### Instructions for the task
From the entries below, work out the number of lines that hold the word "parts", and give that number alone.

### Data provided
────────────────────────────────────────

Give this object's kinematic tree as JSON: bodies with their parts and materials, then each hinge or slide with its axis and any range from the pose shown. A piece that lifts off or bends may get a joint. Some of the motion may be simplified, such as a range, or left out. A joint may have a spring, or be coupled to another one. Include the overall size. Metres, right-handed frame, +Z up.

────────────────────────────────────────

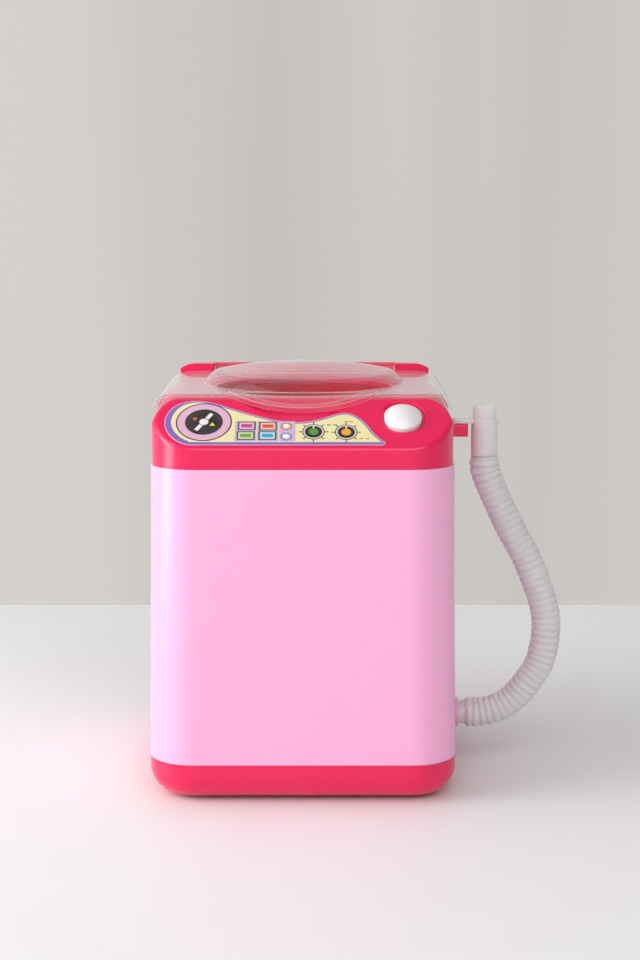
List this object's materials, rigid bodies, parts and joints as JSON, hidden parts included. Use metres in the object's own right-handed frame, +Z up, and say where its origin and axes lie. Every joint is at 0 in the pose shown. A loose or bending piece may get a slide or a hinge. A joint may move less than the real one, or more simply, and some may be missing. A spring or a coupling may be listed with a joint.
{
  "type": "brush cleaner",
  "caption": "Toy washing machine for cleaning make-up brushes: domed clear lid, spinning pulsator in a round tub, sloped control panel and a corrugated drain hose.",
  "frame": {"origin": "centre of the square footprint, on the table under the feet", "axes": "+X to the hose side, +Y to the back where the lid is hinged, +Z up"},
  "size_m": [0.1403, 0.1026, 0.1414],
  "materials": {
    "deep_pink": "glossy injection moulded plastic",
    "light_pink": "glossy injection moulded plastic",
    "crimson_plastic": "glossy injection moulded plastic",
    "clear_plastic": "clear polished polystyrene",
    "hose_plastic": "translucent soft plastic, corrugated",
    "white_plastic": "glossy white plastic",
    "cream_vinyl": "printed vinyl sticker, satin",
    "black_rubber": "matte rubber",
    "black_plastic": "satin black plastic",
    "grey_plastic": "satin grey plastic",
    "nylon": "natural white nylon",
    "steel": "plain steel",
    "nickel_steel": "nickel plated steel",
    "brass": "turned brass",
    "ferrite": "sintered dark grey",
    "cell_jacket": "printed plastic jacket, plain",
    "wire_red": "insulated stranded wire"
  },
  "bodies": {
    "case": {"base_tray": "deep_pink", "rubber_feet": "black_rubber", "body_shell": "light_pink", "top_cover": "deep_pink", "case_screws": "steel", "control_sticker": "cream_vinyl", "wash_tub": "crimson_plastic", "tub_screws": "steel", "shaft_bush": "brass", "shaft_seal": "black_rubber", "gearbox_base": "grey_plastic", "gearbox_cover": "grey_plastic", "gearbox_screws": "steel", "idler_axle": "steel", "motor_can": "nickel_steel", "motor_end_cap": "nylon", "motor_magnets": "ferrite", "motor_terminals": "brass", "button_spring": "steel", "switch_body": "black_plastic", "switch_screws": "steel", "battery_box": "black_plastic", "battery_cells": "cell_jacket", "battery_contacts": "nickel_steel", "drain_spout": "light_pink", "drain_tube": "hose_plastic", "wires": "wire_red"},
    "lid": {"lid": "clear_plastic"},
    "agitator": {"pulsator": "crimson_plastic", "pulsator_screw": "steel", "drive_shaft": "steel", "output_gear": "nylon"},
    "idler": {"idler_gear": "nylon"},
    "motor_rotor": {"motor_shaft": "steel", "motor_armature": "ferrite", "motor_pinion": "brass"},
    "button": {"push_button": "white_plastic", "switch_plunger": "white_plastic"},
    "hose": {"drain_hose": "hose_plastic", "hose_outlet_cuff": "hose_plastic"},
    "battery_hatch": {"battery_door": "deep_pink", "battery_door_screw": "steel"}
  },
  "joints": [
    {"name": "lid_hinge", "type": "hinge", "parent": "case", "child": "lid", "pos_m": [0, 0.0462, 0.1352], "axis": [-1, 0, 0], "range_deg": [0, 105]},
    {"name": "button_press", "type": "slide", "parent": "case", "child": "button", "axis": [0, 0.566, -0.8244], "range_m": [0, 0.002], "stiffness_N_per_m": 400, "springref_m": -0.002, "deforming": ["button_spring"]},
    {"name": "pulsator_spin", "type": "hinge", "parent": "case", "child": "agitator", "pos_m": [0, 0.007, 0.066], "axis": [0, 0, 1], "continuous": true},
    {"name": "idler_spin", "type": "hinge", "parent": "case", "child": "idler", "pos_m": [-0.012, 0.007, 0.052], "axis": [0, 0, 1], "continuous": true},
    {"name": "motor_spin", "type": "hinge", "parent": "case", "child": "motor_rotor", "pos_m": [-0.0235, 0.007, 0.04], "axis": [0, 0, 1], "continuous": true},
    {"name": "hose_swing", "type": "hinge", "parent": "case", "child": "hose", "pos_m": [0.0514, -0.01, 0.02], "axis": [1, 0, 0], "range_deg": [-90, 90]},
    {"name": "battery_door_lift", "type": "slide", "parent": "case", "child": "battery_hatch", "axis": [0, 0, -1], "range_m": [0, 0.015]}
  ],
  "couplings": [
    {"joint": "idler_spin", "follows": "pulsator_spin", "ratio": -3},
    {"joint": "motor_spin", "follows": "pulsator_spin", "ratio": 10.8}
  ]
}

────────────────────────────────────────

### Solved exercise
2